I am one of those rare free-thinking right wingers. I've run the gamut politically and have finally settled on what is best for me, my family, and the country, IMO. I concur that Brownie was a poor apointee. But do I want to hang W out to dry? Not hardly.
Could you more of you on the conservative side, Chance, I sadly think traditional conservatism has no place in today's political arena anymore Not at all, but I do respect your honesty in at least admitting that Bush made a mistake in this whole thing, mostly through Brownie's 'inactions' than anything else. You are more fair-minded than most conservative posters here, so that's rare.
I don't know who that guy was, but he seemed to enjoy how grey and sheepdog-like he was, but if I had to guess, he's a little bit of all of those things(pink, grey, sheepdog, wolf and sheep). This man sees the world in black and white, he kind of admits that in the "what hat do you want to wear argument", but the world is not simple, it is very complex. Simple people simplify the world for themselves when they cannot understand the complexities. That's okay, we need all kinds of people to make the world go round. For anyone thinking about reading the piece, go ahead it's pretty interesting, but read it with your own eye. There are many ways to view the same things he is viewing. I think every human wears many hats and to think in terms of black and white (that certain people are angels and others are devils) is not fair minded. But, his black and white view of the world is very interesting and worth reading. Thanks Chance.
I would bet that through his writing he is B&W but in reality he's a regular guy. The sheep...if you can get over the depersonification...analogy is interesting to me. Though people will never know what they truly are until they are placed in a terrible situation. I believe there are some universal right and wrongs (extending the devils and angels thought) beyond not killing people and the obvious stuff. And one of these "rights" is helping people that cannot help themselves. Another is not helping people that can. Both of these happened in N.O.
Of course you would, because you have you have pre-judged any opposition to this blogger, apparently one of the great 21st c. thinkers in you estimation, to be "weak". Therefore, explain to me why I should even bother offering up a substantial opposition to the various inaccuracies within? You'll only judge it weak. Let me guess, chancy, you get your opinions of NEW YORK CITY from Pace Picante Sauce ads? New York City, the borough of Manhattan in particular where I've lived for 5 years, is about 10 million times different than New Orleans (where I have also been, though not lived) in so many ways it's laughable for you to compare the two likewise the September 11 attacks - which I experienced up close and in person (and neither you, (and likely not the blogger either)) - as far as interruption of basic city functions, didn't mean very much if you lived above Canal street, which is the vast majority of the populace lived. Likewise, there were numerous law enforcement and nat'l guard personnel on the scene within hours, even though they weren't really needed - as the scene of devestation was confined to a few blocks. I am glad that you are more happy that the President chose to let his advisors have a federalist society meeting and have a debate about the reach of state powers rather than react. (when of course you are dealing with a poor state whose resources are underwater, but don't let that get in the way of a good constitutional question! I'm sure that's what was on his mind the whole time, right? ) This of course begs the question as to why the FEMA chief was fired, if it was all the states fault. Probably just mean liberals, the president always bends over backwards for them, like he has in the past, right? He's taking hits because of a basketball message board? LOL, I don't think so. He's taking hits because he failed to perform his job, aka provide basic security for the citizens of the United States of America. What I see is somebody who's very upset that their hero isn't what they proclaimed to be and taking it out on others. Poor Chance!
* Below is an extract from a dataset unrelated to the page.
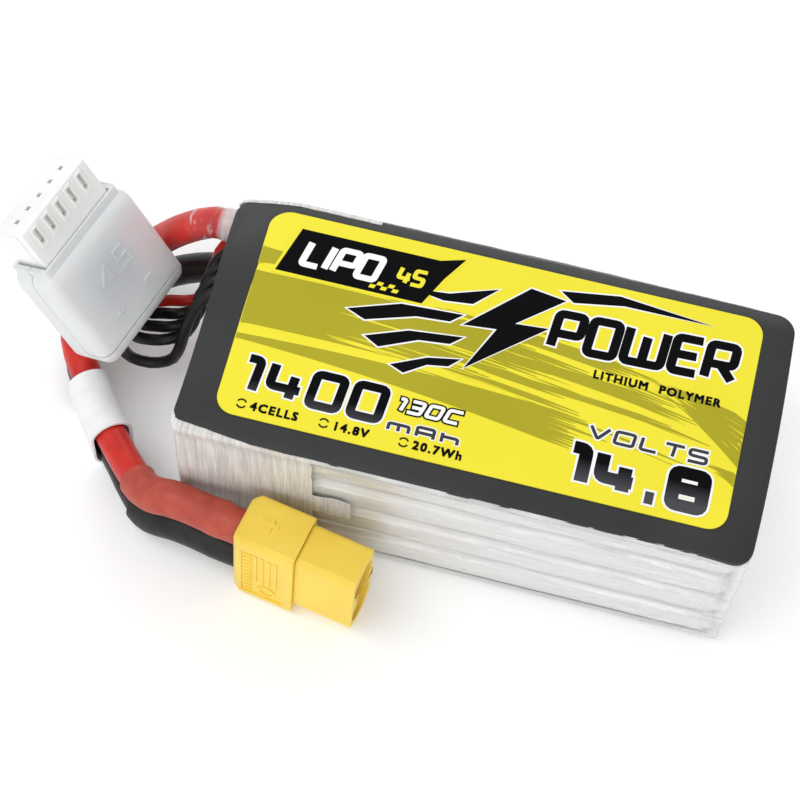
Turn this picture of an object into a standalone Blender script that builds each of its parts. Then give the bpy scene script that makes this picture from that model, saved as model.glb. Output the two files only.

Sam - fair enough. I'll admit that I chose to put the word 'weak' to stir the hornets nest a little bit. Many of the posts of the guys on the board with different views than me are articulate and fair. Those are the ones I want to see. Also I admittedly get my views of 9/11 NYC from the media coverage and the leaders. And that is exactly where most of the people posting their thoughts and opinions on Katrina are getting their information, the leaders and the media coverage. What the media has shown us is that the leadership at the local levels was crap. Utter crap. And I will finally admit that while President Bush adhered to preestablished doctrince, he should have been more aggressive in his seizure of control of the situation. It's unforunate that Brownie was a boob and Bush bears the responsibility of appointing a boob. Now back to the article, do you feel that looking at people as members of Tribes as opposed to color of skin or socio-economic situation is fair? Do you think the author articulated it well? Do you concur with his belief?
So you are willing to throw your support behind the criminals... err... the wolves? Is it really "elitist" to recognize that some things/people are just plain bad/evil/despicable/deplorable?
That is pure bull. It is a very conventient excuse you guys have now to dismiss every issue that is raised and I for one am getting pretty tired of the intellectual dishonesty Bush reduced FEMA from a cabinat level postion and put it into Homeland Security Bush appointed political buddies to important positions in FEMA who had zero emergency management experience. None of this is Bush-haters hating just to hate, these are the facts.
Putting FEMA under DHS was a prudent thing to do. I think he positioned it there because of the very real threat of another terrorist driven 9/11 event. And if/when there is there will be less red tape to go through in allocating funds to the affected. As far as W appointing a chum or whatever it is my understanding that this is just "how its done". Cinton did it. 41 did it. Carter, Taft, hell all of them. If I was to hire somebody to do a job I would be more inclined to hire someone I know and trust. If that person fails then it is on them primarily. Again, I recognize that it backfired and Bush does bear some of the responsibility of Brown's ineffectiveness as well but that doesn't indemnify Brown for doing a crap job, if he in fact did.
it is elitist to attribute every 'good' quality to YOUR TRIBE where everything not good is THEIR TRIBE Rocket River
Looks like more Red Tape Less organization . . . If that person fails that your hired because he was your friend not because he was qualified. . . . in fact he was underqualified and you hired him anyway . . because he was your friend. . then yes you do bear some responsibility.